§ **TASK DETAILS**: Return verbatim the inclusive range of lines running from the line that contains "desk, front, linings, bed, brass, fall, fall_brass, leather" to the line that contains "in imported if". Omit every other line.

§ **RAW DATA**:
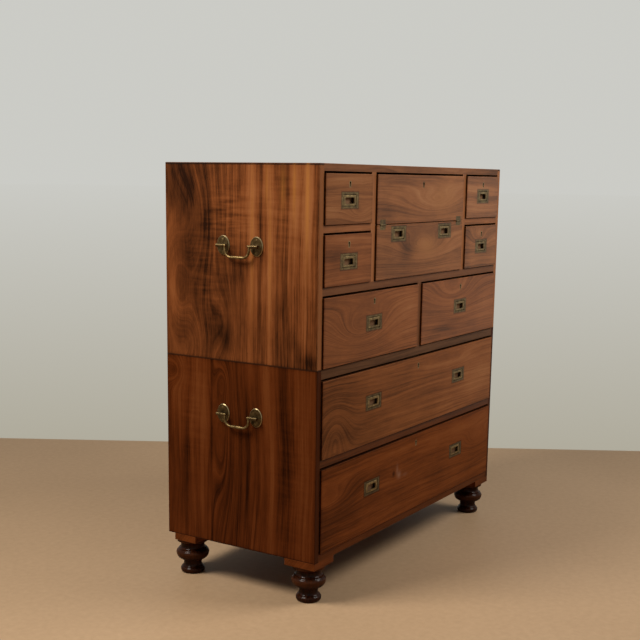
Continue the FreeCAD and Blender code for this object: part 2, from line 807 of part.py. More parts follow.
def desk_drawer_parts():
    """Secretaire drawer: fixed front, linings and bed, its brass, the fall and its brass."""
    handle_x = fall_right - handle_inset_desk
    handle_z = hinge_level - handle_drop_desk
    desk = Drawer("secretaire_drawer", desk_left, desk_right, desk_floor, fixed_front_bottom, fall_top,
                  [(-handle_x, handle_z), (handle_x, handle_z)])
    linings, joinery = drawer_linings(desk, hinge_level)
    behind_fall = box(desk_left, desk_right, face_y, fall_inner_y + rebate_clearance,
                      hinge_level, chest_top)
    linings = [single(solid.cut(behind_fall)) for solid in linings]
    joinery = [solid.cut(behind_fall) for solid in joinery]
    fixed_leaves, moving_leaves, knuckle_room = face_hinges()
    bases = [handle_base(x, z) for x, z in desk.handles]
    pockets = [handle_envelope(x, z) for x, z in desk.handles]

    front = front_block(fall_left, fall_right, fixed_front_bottom, hinge_level)
    front = single(cut_all(front, joinery + pockets + fixed_leaves + knuckle_room))

    bed = desk_bed_board()
    linings = [single(solid.cut(bed)) for solid in linings]

    fall = front_block(fall_left, fall_right, fall_bottom, fall_top)
    rebate = box(fall_left, fall_right, face_y + fall_lip, fall_inner_y + 1, fall_bottom - 1,
                 bed_top + rebate_clearance)
    fall_lock, fall_lock_hole = lock_set(0.0, fall_top - key_drop, fall_top, fall_inner_y)
    leather = writing_leather()
    fall = single(cut_all(fall, [rebate, fall_lock_hole, leather] + moving_leaves + knuckle_room))
    stays = [quadrant_stay(stay_x)]
    stays.append(mirror_x(stays[0]))
    return desk, front, linings, bed, bases + fixed_leaves, fall, fall_lock + moving_leaves + stays, leather


def desk_bed_board():
    """Writing bed, grooved into the drawer's sides behind the slots for the stays."""
    back = inner_back_y - drawer_back_room - drawer_back
    x0 = fall_left + lining - bottom_groove
    bed = box(x0, -x0, face_y + fall_lip + rebate_clearance, back, bed_top - desk_bed, bed_top)
    slot_back = face_y + stay_radius + stay_width / 2 + stay_clearance
    slot = box(x0 - 1, bed_left, face_y, slot_back, bed_top - desk_bed - 1, bed_top + 1)
    return single(cut_all(bed, [slot, mirror_x(slot)]))


def pigeonholes():
    """Case of pigeonholes on the back of the bed, each bay with an arched valance."""
    y1 = inner_back_y - drawer_back_room - drawer_back
    y0 = y1 - nest_depth
    x0 = fall_left + lining
    x1 = -x0
    top_z = bed_top + nest_height
    step = (x1 - x0 - nest_board) / nest_bays
    roof = box(x0, x1, y0, y1, top_z - nest_board, top_z)
    uprights = [box(x0 + i * step, x0 + i * step + nest_board, y0, y1, bed_top, top_z - nest_board)
                for i in range(nest_bays + 1)]
    valances = []
    for i in range(nest_bays):
        left = x0 + i * step + nest_board
        right = x0 + (i + 1) * step
        low = top_z - nest_board - valance_height
        block = box(left, right, y0, y0 + nest_board, low, top_z - nest_board)
        span = right - left
        radius = (span ** 2 / 4 + valance_rise ** 2) / (2 * valance_rise)
        centre = V((left + right) / 2, y0, low + valance_rise - radius)
        arch = Part.makeCylinder(radius, nest_board, centre, V(0, 1, 0))
        valances.append(single(block.cut(arch)))
    return [roof] + uprights + valances


# ---------------------------------------------------------------- carry handles
def oval_plate(face_x, side, y, z):
    """Oval back plate with a bevelled rim."""
    centre = V(face_x, y, z)
    long_end = V(face_x, y, z + carry_plate_height / 2)
    short_end = V(face_x, y + carry_plate_width / 2, z)
    rim = Part.Wire(Part.Ellipse(long_end, short_end, centre).toShape())
    plate = Part.Face(rim).extrude(V(side * carry_plate_thickness, 0, 0))
    outer_x = face_x + side * carry_plate_thickness
    return chamfered(plate, carry_plate_bevel, lambda middle, bounds: bounds.XLength < 0.01
                     and abs(middle.x - outer_x) < 0.01)


def carry_plates(z, side):
    """Two oval back plates on one side board, each with a barrel for the bail's pin."""
    face_x = side * half_width
    plates = []
    for hand in (-1, 1):
        y = carry_middle_y() + hand * carry_spacing / 2
        pivot_x = face_x + side * carry_stand_off
        inner_y = carry_middle_y() + hand * carry_barrel_start()
        outer_y = inner_y + hand * carry_barrel_length
        boss_y = (inner_y + outer_y) / 2
        boss = rod(V(face_x, boss_y, z), V(pivot_x, boss_y, z), carry_boss_radius)
        barrel = rod(V(pivot_x, inner_y, z), V(pivot_x, outer_y, z), carry_barrel_radius)
        barrel = chamfered(barrel, carry_barrel_bevel, lambda middle, bounds: bounds.YLength < 0.01)
        bore = rod(V(pivot_x, inner_y - hand, z),
                   V(pivot_x, inner_y + hand * (carry_pin_length + carry_pin_room), z),
                   carry_pin_radius + pin_clearance)
        plates.append(single(oval_plate(face_x, side, y, z).fuse([boss, barrel]).cut(bore)))
    return plates


def carry_middle_y():
    return (front_y + back_y) / 2 - carry_forward


def carry_barrel_start():
    """Inner end of a barrel from the middle of the handle."""
    return carry_spacing / 2 - carry_barrel_inset


def carry_leg_y():
    """Bail's leg from the middle of the handle."""
    return carry_barrel_start() - carry_end_gap - carry_eye_length / 2


def carry_bail(z, side):
    """Swinging drop handle: eyes on its pins, thin legs, and a bar that thickens to the grip."""
    x = side * (half_width + carry_stand_off)
    y = carry_leg_y()
    middle = carry_middle_y()
    corner = carry_bail_corner
    straight = carry_bail_drop - corner
    half_grip = carry_grip_length / 2

    def point(dy, dz):
        return V(x, middle + dy, z + dz)

    leg = Part.makeCone(carry_leg_radius, carry_shoulder_radius, straight, point(y, 0), V(0, 0, -1))
    bend_start = Part.makeCircle(carry_shoulder_radius, point(y, -straight), V(0, 0, -1))
    bend = Part.Face(Part.Wire(bend_start)).revolve(point(y - corner, -straight), V(-1, 0, 0), 90)
    swell = Part.makeCone(carry_shoulder_radius, carry_grip_radius, y - corner - half_grip,
                          point(y - corner, -carry_bail_drop), V(0, -1, 0))
    grip = rod(point(half_grip, -carry_bail_drop), point(-half_grip, -carry_bail_drop), carry_grip_radius)
    eye = rod(point(y - carry_eye_length / 2, 0), point(y + carry_eye_length / 2, 0), carry_eye_radius)
    pin = rod(point(y, 0), point(carry_barrel_start() + carry_pin_length, 0), carry_pin_radius)
    half = leg.fuse([bend, swell, eye, pin])
    return single(grip.fuse([half, half.mirror(V(0, middle, 0), V(0, 1, 0))]))


# ---------------------------------------------------------------- build and export
def main():
    os.makedirs("parts", exist_ok=True)
    tenons = foot_tenons()

    bottom, top, rail, back, left, right = lower_carcase()
    export("lower_left_side", [single(cut_all(left, tenons))])
    export("lower_right_side", [single(cut_all(right, tenons))])
    export("lower_bottom_board", [single(cut_all(bottom, tenons))])
    pegs = locating_pegs()
    export("lower_top_board", [single(cut_all(top, pegs))] + pegs)
    export("lower_drawer_rail", rail)
    export("lower_back_boards", back)
    export("corner_blocks", corner_blocks())
    export("turned_feet", turned_feet())

    bottom, top, rail, back, left, right, small_rails, columns, divider = upper_carcase()
    sockets = locating_pegs(peg_clearance)
    export("upper_left_side", [left])
    export("upper_right_side", [right])
    export("upper_bottom_board", [single(cut_all(bottom, sockets))])
    export("upper_top_board", [top])
    export("upper_mid_rail", rail)
    export("upper_back_boards", back)
    export("half_drawer_partition", [divider])
    export("column_partitions", columns)
    export("small_drawer_rails", small_rails)

    for drawer in drawer_list():
        front, linings, brass = drawer_parts(drawer)
        if drawer.name in ("bottom_drawer", "long_drawer"):
            export(drawer.name + "_front", [front])
            export(drawer.name + "_box", linings)
        else:
            export(drawer.name, [front] + linings)
        export(drawer.name + "_brass", brass)
        export_bails(drawer)

    desk, front, linings, bed, brass, fall, fall_brass, leather = desk_drawer_parts()
    export("secretaire_front", [front])
    export("secretaire_box", linings + [bed])
    export("secretaire_brass", brass)
    export("pigeonholes", pigeonholes())
    export("secretaire_fall", [fall])
    export("fall_brass", fall_brass)
    export("fall_leather", [leather])
    export_bails(desk)

    levels = {"upper": joint_level + carry_level_upper, "lower": lower_bottom + carry_level_lower}
    for section, z in levels.items():
        export(section + "_carry_plates", carry_plates(z, -1) + carry_plates(z, 1))
        export(section + "_carry_bail_left", [carry_bail(z, -1)])
        export(section + "_carry_bail_right", [carry_bail(z, 1)])


def bail_names(drawer):
    if len(drawer.handles) == 1:
        return [drawer.name + "_bail"]
    return [drawer.name + "_bail_left", drawer.name + "_bail_right"]


def export_bails(drawer):
    for name, (x, z) in zip(bail_names(drawer), drawer.handles):
        export(name, [flush_bail(x, z)])


main()
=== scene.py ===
import json
import math

import bmesh
import bpy
from mathutils import Matrix, Vector


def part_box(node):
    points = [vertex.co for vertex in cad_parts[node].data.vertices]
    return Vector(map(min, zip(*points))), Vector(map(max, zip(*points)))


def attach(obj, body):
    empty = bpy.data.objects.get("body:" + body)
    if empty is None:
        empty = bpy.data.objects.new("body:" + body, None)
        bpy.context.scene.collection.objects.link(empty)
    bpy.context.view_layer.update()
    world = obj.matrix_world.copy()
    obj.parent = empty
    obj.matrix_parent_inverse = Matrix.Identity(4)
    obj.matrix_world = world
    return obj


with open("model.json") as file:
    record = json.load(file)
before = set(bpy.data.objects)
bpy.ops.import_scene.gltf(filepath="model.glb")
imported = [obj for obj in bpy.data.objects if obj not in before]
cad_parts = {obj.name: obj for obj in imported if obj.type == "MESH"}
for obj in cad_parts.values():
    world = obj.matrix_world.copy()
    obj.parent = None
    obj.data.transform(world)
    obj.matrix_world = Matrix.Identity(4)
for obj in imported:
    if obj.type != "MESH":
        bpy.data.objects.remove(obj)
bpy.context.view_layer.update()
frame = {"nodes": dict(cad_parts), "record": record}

NODES = frame["nodes"]
BODIES = frame["record"]["behaviour"]["bodies"]
BODY_OF = {node: body for body, members in BODIES.items() for node in members}

# Faces and levels of the chest, and sizes of its boards and fittings, in metres
FACE_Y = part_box("bottom_drawer_front")[0].y     # faces of the drawer fronts
FRONT_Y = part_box("lower_left_side")[0].y        # front edges of the carcases
HALF_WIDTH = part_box("lower_right_side")[1].x
JOINT_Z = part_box("lower_left_side")[1].z        # where the two sections meet
SIDE_THICKNESS = 0.018
INNER_X = HALF_WIDTH - SIDE_THICKNESS
FRONT_THICKNESS = 0.020
WEAR_AND_HIGHLIGHT_RISE = 0.0011                              # lower edge of the wear and of the painted arris highlight on small and half drawers
DRAWER_BACK = 0.009
BACK_PLANKS = 3
PLATE_HALF = (0.0380, 0.0185)                   # flush handle's plate
PLATE_SCREW = (0.0334, 0.0135)                  # from that plate's middle
BAIL_SHADE_DEPTH = (0.0006, 0.0018)                     # behind the plate's face, start and full of the painted shade round the bail and in the cup
CUP_FLOOR = (0.0084, 0.0093)                    # behind it as well, where the cup's floor turns a lighter tan as painted light
LINER_RISE = 0.022                              # keyhole liner above the plate's middle
CARRY_SPACING = 0.097                           # between the plates of a carrying handle
CARRY_PLATE_FACE = 0.0034                       # out from the side
CARRY_SCREW_RISE = 0.0150                       # from the pivot, up and down
CARRY_EYE = 0.0035                              # bail's top above its pivot
HINGE_INSET = 0.028
HINGE_SCREWS = (-0.0070, 0.0080)                # below and above the hinge line
NAIL_INSET = 0.005
PLATE_SCREW_RADIUS = 0.0019
HINGE_SCREW_RADIUS = 0.0021
CARRY_SCREW_RADIUS = 0.0026
NAIL_RADIUS = 0.0028
SCREW_RISE = 0.0002
NAIL_RISE = 0.00005
SLOT_SHARE = 0.15                               # half a screw's slot, of its head's radius
CROWN_SHARE = 0.86                              # top of the head, of its rim
HEAD_STEPS = 8                                  # round each half of a head
FIRST_TURN = 0.7                                # of the slots, in radians
NEXT_TURN = 1.9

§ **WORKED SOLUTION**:
    desk, front, linings, bed, brass, fall, fall_brass, leather = desk_drawer_parts()
    export("secretaire_front", [front])
    export("secretaire_box", linings + [bed])
    export("secretaire_brass", brass)
    export("pigeonholes", pigeonholes())
    export("secretaire_fall", [fall])
    export("fall_brass", fall_brass)
    export("fall_leather", [leather])
    export_bails(desk)

    levels = {"upper": joint_level + carry_level_upper, "lower": lower_bottom + carry_level_lower}
    for section, z in levels.items():
        export(section + "_carry_plates", carry_plates(z, -1) + carry_plates(z, 1))
        export(section + "_carry_bail_left", [carry_bail(z, -1)])
        export(section + "_carry_bail_right", [carry_bail(z, 1)])


def bail_names(drawer):
    if len(drawer.handles) == 1:
        return [drawer.name + "_bail"]
    return [drawer.name + "_bail_left", drawer.name + "_bail_right"]


def export_bails(drawer):
    for name, (x, z) in zip(bail_names(drawer), drawer.handles):
        export(name, [flush_bail(x, z)])


main()
=== scene.py ===
import json
import math

import bmesh
import bpy
from mathutils import Matrix, Vector


def part_box(node):
    points = [vertex.co for vertex in cad_parts[node].data.vertices]
    return Vector(map(min, zip(*points))), Vector(map(max, zip(*points)))


def attach(obj, body):
    empty = bpy.data.objects.get("body:" + body)
    if empty is None:
        empty = bpy.data.objects.new("body:" + body, None)
        bpy.context.scene.collection.objects.link(empty)
    bpy.context.view_layer.update()
    world = obj.matrix_world.copy()
    obj.parent = empty
    obj.matrix_parent_inverse = Matrix.Identity(4)
    obj.matrix_world = world
    return obj


with open("model.json") as file:
    record = json.load(file)
before = set(bpy.data.objects)
bpy.ops.import_scene.gltf(filepath="model.glb")
imported = [obj for obj in bpy.data.objects if obj not in before]
cad_parts = {obj.name: obj for obj in imported if obj.type == "MESH"}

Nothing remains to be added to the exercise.